• **Set problem**
Your task is to gather the lines below that hold the string "this".

• **Record extracts**
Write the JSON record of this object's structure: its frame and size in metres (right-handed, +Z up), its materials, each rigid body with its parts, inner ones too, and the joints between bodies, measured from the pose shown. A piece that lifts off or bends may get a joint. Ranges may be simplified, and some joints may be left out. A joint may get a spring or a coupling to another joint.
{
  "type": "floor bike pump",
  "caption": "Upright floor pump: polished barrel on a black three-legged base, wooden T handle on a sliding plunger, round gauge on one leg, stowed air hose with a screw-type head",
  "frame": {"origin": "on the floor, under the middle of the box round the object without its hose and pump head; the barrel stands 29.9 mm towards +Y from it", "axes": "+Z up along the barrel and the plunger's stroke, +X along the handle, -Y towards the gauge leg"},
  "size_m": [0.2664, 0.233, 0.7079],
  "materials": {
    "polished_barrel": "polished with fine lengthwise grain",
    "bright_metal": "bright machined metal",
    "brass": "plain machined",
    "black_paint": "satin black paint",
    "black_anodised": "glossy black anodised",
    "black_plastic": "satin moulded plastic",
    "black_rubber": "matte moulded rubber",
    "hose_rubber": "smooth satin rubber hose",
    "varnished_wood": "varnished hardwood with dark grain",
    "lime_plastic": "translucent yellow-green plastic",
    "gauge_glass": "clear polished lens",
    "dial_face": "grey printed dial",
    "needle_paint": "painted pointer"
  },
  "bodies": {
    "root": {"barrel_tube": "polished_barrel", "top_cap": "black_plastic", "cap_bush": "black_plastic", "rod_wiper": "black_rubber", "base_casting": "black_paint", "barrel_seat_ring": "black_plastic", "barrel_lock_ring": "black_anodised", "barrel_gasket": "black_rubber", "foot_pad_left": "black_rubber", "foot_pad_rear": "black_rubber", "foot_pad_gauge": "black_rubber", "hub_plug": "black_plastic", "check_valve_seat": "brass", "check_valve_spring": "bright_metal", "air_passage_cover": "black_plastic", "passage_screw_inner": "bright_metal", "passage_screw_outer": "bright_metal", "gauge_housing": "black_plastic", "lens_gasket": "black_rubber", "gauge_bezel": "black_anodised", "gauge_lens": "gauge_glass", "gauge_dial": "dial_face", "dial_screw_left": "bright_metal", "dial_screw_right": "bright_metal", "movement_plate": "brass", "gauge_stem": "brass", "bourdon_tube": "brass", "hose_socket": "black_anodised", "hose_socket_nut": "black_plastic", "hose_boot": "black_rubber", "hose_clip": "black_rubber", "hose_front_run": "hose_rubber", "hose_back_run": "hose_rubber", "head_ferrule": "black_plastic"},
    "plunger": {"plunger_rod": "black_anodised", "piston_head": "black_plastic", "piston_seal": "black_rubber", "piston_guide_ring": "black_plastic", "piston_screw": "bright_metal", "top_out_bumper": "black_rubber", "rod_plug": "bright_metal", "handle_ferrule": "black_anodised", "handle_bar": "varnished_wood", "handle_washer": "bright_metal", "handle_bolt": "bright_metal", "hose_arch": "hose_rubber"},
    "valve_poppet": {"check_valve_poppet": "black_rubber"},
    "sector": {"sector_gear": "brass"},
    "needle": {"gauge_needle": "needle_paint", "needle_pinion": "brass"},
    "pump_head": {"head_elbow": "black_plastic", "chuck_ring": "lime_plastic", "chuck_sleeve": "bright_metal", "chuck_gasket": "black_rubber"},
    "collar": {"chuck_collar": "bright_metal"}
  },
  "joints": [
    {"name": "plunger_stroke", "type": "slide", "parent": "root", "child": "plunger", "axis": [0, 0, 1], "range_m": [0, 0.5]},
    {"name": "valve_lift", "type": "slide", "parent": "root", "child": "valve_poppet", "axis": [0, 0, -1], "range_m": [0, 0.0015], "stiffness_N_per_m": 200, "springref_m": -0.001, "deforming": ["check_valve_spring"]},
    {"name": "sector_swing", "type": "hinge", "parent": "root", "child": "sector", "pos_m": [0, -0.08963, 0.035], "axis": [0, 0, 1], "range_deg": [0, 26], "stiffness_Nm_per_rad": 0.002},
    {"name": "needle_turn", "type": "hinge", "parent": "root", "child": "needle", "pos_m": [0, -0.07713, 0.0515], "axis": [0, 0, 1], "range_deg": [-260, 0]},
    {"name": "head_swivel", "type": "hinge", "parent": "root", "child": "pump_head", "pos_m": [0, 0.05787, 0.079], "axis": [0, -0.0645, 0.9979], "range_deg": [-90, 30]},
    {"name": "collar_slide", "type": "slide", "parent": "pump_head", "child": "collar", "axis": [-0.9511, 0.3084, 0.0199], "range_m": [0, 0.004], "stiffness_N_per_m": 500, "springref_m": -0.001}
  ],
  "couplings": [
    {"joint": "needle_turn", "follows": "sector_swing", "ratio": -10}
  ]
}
* * *
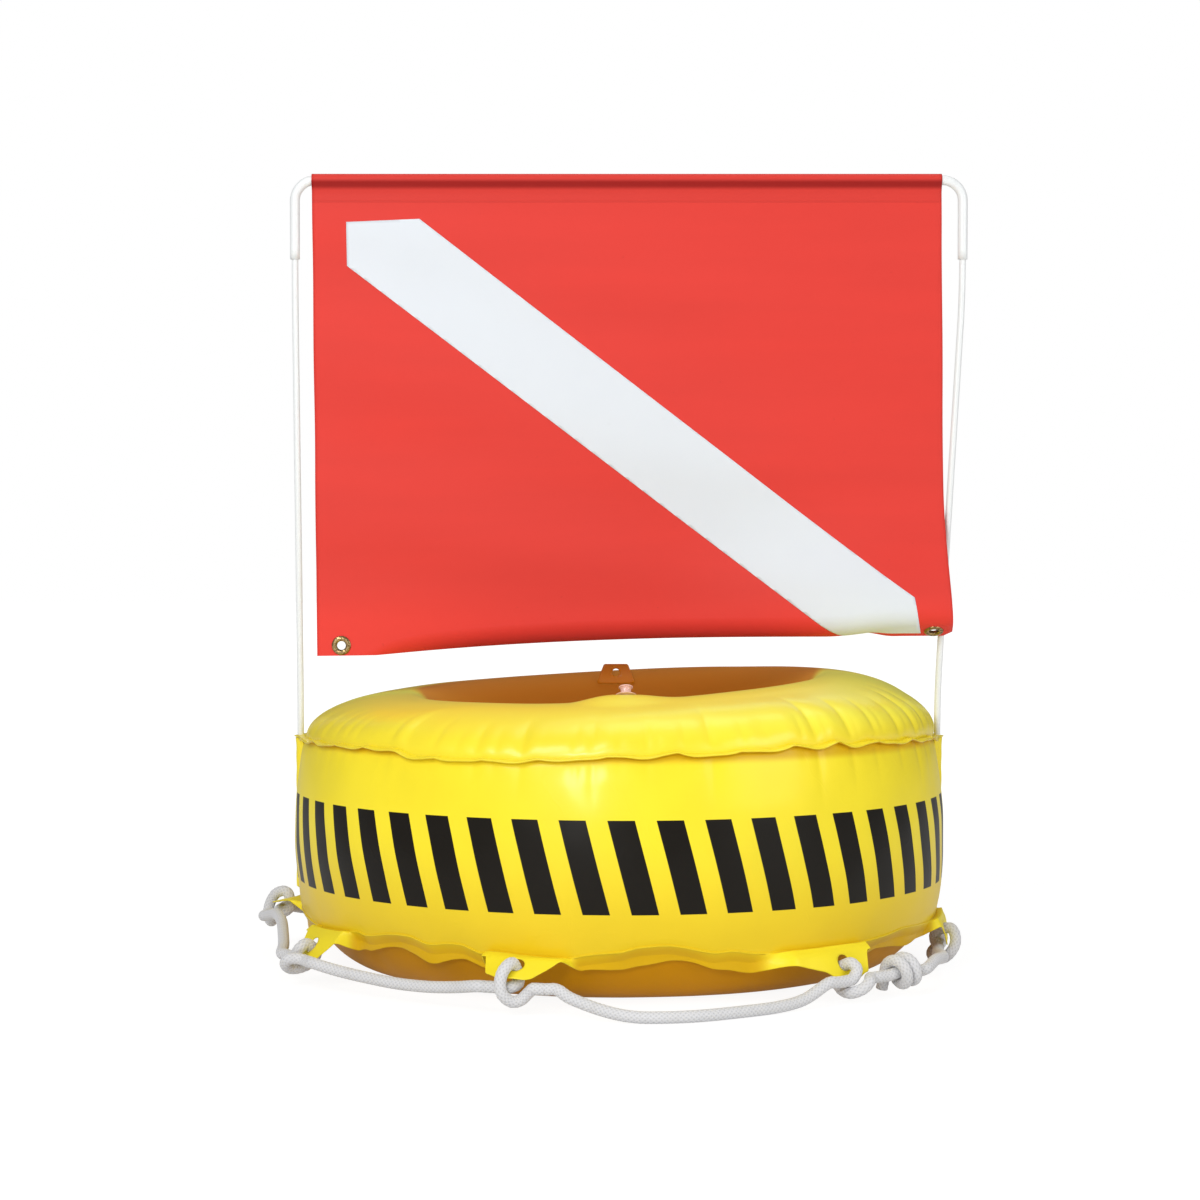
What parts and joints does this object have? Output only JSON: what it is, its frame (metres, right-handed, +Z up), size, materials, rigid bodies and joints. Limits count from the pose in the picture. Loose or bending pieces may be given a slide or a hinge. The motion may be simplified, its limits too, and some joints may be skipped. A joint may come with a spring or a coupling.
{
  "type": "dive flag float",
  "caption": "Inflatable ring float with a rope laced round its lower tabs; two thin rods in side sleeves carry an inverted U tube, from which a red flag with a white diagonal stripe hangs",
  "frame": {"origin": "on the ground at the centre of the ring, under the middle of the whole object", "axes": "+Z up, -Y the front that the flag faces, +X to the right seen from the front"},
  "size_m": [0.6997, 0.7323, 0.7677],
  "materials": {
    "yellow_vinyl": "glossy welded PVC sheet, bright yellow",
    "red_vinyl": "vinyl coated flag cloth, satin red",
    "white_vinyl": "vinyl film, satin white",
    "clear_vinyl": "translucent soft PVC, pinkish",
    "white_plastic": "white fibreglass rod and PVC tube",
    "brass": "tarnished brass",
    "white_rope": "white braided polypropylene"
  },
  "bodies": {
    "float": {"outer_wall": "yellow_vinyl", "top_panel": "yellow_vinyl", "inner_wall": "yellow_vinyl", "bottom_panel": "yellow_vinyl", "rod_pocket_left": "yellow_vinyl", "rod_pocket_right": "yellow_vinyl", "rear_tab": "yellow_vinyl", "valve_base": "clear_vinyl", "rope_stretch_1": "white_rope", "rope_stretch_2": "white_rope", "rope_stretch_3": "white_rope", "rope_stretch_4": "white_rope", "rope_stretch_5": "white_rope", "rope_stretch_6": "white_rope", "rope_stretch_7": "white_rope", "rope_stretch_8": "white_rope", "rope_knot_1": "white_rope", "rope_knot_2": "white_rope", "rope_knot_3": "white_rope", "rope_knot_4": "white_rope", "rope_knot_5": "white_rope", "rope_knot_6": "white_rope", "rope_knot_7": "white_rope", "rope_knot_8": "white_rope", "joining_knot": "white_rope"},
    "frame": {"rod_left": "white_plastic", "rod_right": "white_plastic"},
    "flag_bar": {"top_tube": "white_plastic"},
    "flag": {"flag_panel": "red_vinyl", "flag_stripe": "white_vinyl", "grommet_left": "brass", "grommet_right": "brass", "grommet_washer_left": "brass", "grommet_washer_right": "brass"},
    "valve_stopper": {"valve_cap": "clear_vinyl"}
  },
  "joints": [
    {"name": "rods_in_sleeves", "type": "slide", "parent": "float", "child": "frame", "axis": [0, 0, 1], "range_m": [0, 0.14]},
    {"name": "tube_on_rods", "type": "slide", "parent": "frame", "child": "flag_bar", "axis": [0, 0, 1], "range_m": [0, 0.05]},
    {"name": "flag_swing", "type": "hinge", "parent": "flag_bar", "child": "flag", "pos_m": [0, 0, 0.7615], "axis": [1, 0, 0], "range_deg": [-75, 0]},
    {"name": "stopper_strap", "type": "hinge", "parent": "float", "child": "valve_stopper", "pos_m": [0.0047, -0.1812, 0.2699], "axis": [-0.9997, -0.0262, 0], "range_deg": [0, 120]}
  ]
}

• **Complete response**
Write the JSON record of this object's structure: its frame and size in metres (right-handed, +Z up), its materials, each rigid body with its parts, inner ones too, and the joints between bodies, measured from the pose shown. A piece that lifts off or bends may get a joint. Ranges may be simplified, and some joints may be left out. A joint may get a spring or a coupling to another joint.
What parts and joints does this object have? Output only JSON: what it is, its frame (metres, right-handed, +Z up), size, materials, rigid bodies and joints. Limits count from the pose in the picture. Loose or bending pieces may be given a slide or a hinge. The motion may be simplified, its limits too, and some joints may be skipped. A joint may come with a spring or a coupling.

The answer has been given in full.